Ripple's Soaring Ambitions Meet Regulatory Hurdles

Ripple's aspirations to revolutionize global transactions with its lightning-fast network were put to the test when SEC leveled its allegations in December 2020. As a result, major trading platforms, including Coinbase, halted XRP transactions, casting a shadow over Ripple's previously bright market prospects.

The Core Of The SEC's Accusations

In their case against Ripple and two of its high-ranking executives, Brad Garlinghouse and Christian Larsen, the SEC alleges that they sold more than $1.3 billion in unregistered securities. The SEC claims Ripple avoided necessary registration, leaving a concerning lack of transparency.

Ripple CEO Brad Garlinghouse
Ripple CEO Brad Garlinghouse (Photo: Kyle Grillot | Bloomberg | Getty Images)

The Case's Wider Implications: A Regulatory Reset for Cryptos?

SEC Chairman Gary Gensler, in September 2022, declared many cryptocurrencies to be securities. A bill proposed by US Senators Cynthia Lummis and Kirsten Gillibrand followed this statement, pushing to label most cryptocurrencies as commodities, ushering in a potential reshuffling of crypto's regulatory landscape.

The Ripple Case: Where Does It Stand Now?

Ripple has remained staunch in its defense, maintaining that the SEC's case lacks a substantial basis. Ripple's general counsel, Stuart Alderoty, claimed on Twitter that the SEC failed to apply the Howey Test—an established tool used to ascertain if an asset is a security—correctly.

The Howey Test: A Crucial Determinant

The Howey Test, derived from the US Supreme Court case SEC v. Howey, is used to determine whether a transaction qualifies as an "investment contract", and therefore, a security. The test checks for an investment of money in a common enterprise with profits expected to be derived from the efforts of others. | Framework for “Investment Contract” Analysis of Digital Assets

XRP As A Security: A Critical Unresolved Issue

At the heart of this debate lies the question: Should investing in XRP (either at its token sale or on the secondary market) be viewed as a contract wherein profits arise from the efforts of others? With ongoing investigations into several token launches by the SEC, a decision against Ripple could trigger a domino effect.
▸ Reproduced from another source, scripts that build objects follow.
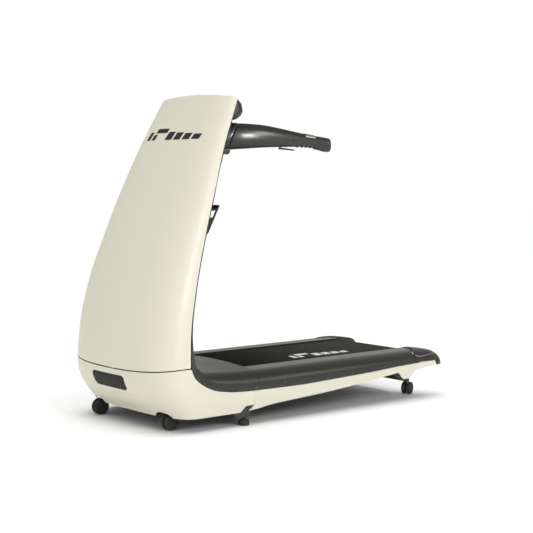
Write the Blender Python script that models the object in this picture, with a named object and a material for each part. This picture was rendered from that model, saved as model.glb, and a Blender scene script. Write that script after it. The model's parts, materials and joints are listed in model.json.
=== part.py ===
"""Motor-driven treadmill with one leaning moulded upright. Metres, +Z up, the user stands facing -Y.

+X is the user's left. The origin is the bottom centre of the whole object. Left pieces are modelled at +X and the
right pieces are their mirror images. Dimensions are laid out along a station line and moved to the origin at the end.
"""

import math

import bmesh
import bpy
from mathutils import Matrix, Vector

# ---------------------------------------------------------------- driving dimensions
ORIGIN_SHIFT = -0.0187
FIT_GAP = 0.0004
SEAM = 0.001

# Upright shell: height, half width, station of its rear edge, depth of the wrap in front of that edge.
SHELL_STATIONS = (
    (0.240, 0.393, -0.669, 0.167),
    (0.300, 0.393, -0.669, 0.163),
    (0.400, 0.391, -0.666, 0.154),
    (0.600, 0.382, -0.633, 0.137),
    (0.800, 0.362, -0.575, 0.118),
    (1.000, 0.340, -0.506, 0.100),
    (1.200, 0.308, -0.429, 0.084),
    (1.380, 0.280, -0.345, 0.070),
    (1.450, 0.268, -0.312, 0.064),
)
SHELL_SIDE_POWER = 2.6
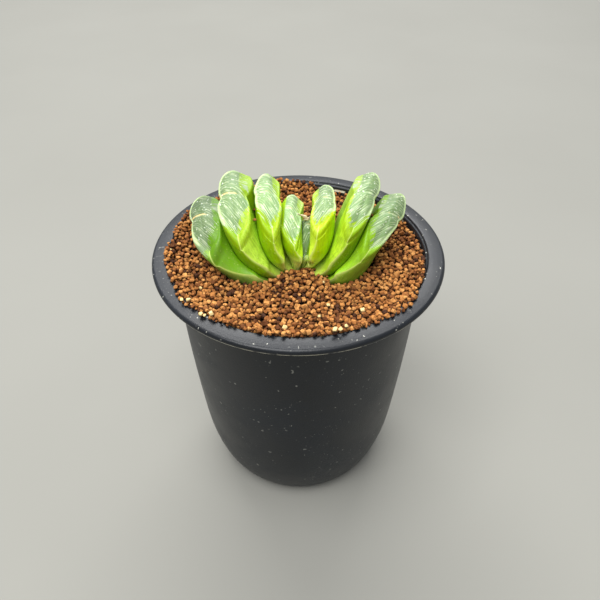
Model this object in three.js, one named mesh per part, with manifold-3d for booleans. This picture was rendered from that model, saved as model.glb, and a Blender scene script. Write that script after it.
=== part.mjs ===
// Potted haworthia: a round plastic pot with a broad rolled rim, filled with granular growing
// medium, holding one small fan of eight thick leaves that end in flat, translucent windows.
// Millimetres, +Z up, origin at the centre of the pot's base, the fan spread along X.
import * as THREE from 'three';
import { mergeVertices } from 'three/addons/utils/BufferGeometryUtils.js';
import Module from 'manifold-3d';

const wasm = await Module();
wasm.setup();

// ---- driving dimensions ---------------------------------------------------------------------
const RIM_RADIUS = 52.5;         // outside of the rolled rim
const POT_HEIGHT = 106.4;        // base to the top of the rim
const RIM_INNER_RADIUS = 46.1;   // inner edge of the rim's flat
const RIM_THICKNESS = 2.5;
const WALL = 1.3;                // side wall
const FLOOR = 1.8;               // pot floor
const WALL_TOP_RADIUS = 44.9;    // outside of the wall under the rim
const WALL_TOP_Z = 98;
const WALL_FOOT_RADIUS = 37.9;   // outside of the wall carried straight down to the base
const WALL_BULGE = 1.1;          // how far the wall swells out of a straight taper
const BOTTOM_ROUND_R = 7.3;      // bottom rounding, across
const BOTTOM_ROUND_Z = 30;       // bottom rounding, up
const FOOT_RING_WIDTH = 6;
const BASE_RECESS = 1.2;
const DRAIN_COUNT = 6;
const DRAIN_RADIUS = 3.2;
const DRAIN_CIRCLE = 15;
const CENTRE_DRAIN_RADIUS = 5;
const GAP = 0.3;                 // clearance kept between neighbouring pieces

const MEDIUM_LEVEL = 103.8;      // growing medium midway out to the wall
const STEM_TOP_Z = 100.5;
const STEM_FOOT_Z = 84;
const STEM_RADIUS = 6.5;
const ROOT_COUNT = 6;
const ROOT_RADIUS = 1.7;
const ROOT_LENGTH = 62;

// Each leaf: side of the fan, spine foot and tip in (outward, up), the spine's slope at both ends,
// half width along Y, half thickness, Y of the centre, how far the window climbs from front to
// back, how the window is turned in plan, where the front keel runs at tip and foot, how far the
// outer face bellies out low down, how far the inner face curls at the back, how pointed the
// front edge is, and how deep the fold across the window is.
const LEAVES = [
  { name: 'leaf_left_inner', side: -1, foot: [0.7, 101.5], tip: [3, 121.1], slope: [82, 88],
    width: 10.7, thick: 3.9, y: -1.2, rise: 5.2, turn: -4, keel: [0.6, 1], belly: 0.3,
    curl: 1.6, nose: 0.5, crease: 0, colour: 0x9fc23a },
  { name: 'leaf_centre_young', side: 1, foot: [1.3, 101.5], tip: [2.7, 115.3], slope: [82, 89],
    width: 4.4, thick: 2.8, y: -4, rise: 9.5, turn: 0, keel: [0, 0], belly: 0,
    curl: 0, nose: -0.45, crease: 0, colour: 0x7d9a55 },
  { name: 'leaf_right_inner', side: 1, foot: [1.9, 100.8], tip: [8.9, 124.8], slope: [36, 84],
    width: 10.9, thick: 4.1, y: 0, rise: 3.9, turn: 5, keel: [0.25, 1.15], belly: 0.4,
    curl: 0.6, nose: 0.5, crease: 0.2, colour: 0x9fc23a },
  { name: 'leaf_left_second', side: -1, foot: [1.9, 100.3], tip: [10.6, 127], slope: [26, 86],
    width: 12.2, thick: 4.4, y: 0, rise: 7.5, turn: 4, keel: [0.2, 1.25], belly: 0.5,
    curl: 1.6, nose: 0.5, crease: 0.35, colour: 0x90b535 },
  { name: 'leaf_right_second', side: 1, foot: [2.8, 99], tip: [22.8, 127.2], slope: [3, 64],
    width: 12.4, thick: 4.5, y: 0, rise: 8, turn: 14, keel: [-0.3, 1.1], belly: 1.1,
    curl: 2.8, nose: 0.5, crease: 0.8, colour: 0x86ad35 },
  { name: 'leaf_left_third', side: -1, foot: [2.8, 98.4], tip: [22.4, 126.5], slope: [2, 76],
    width: 13, thick: 5.6, y: 0, rise: 10.5, turn: 3, keel: [-0.1, 1.05], belly: 1,
    curl: 3.8, nose: 0.5, crease: 0.8, colour: 0x7aa031 },
  { name: 'leaf_right_outer', side: 1, foot: [3.5, 96.2], tip: [31.5, 118.6], slope: [-12, 56],
    width: 12.8, thick: 4.9, y: 0, rise: 7.5, turn: 22, keel: [-0.25, 1.5], belly: 3.2,
    curl: 2.6, nose: 0.5, crease: 0.8, colour: 0x63892c },
  { name: 'leaf_left_outer', side: -1, foot: [3.5, 96], tip: [33.2, 117.7], slope: [-12, 64],
    width: 12.6, thick: 5.8, y: 0, rise: 7.4, turn: 7, keel: [-0.35, 1.3], belly: 2.6,
    curl: 2, nose: 0.5, crease: 0.4, colour: 0x63892c },
];

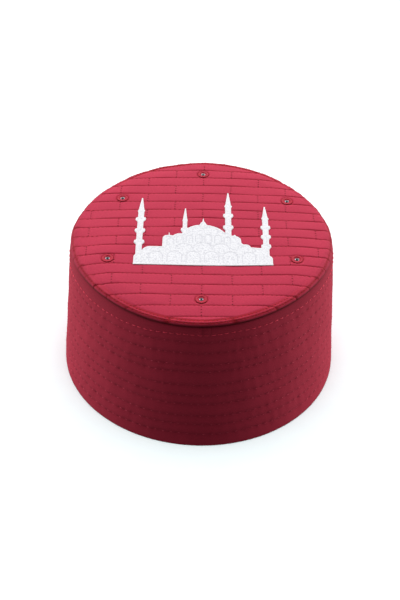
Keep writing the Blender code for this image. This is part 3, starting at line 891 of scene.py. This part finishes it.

The verdict of the Ripple lawsuit may redraw the boundaries for cryptocurrency regulations. A defeat for Ripple might instigate a chain reaction of stricter regulations and fines against a multitude of crypto initiatives, marking a major turning point in the industry's trajectory. Conversely, a win would prove a cause for optimism from several other organizations currently fighting lawsuits against the SEC.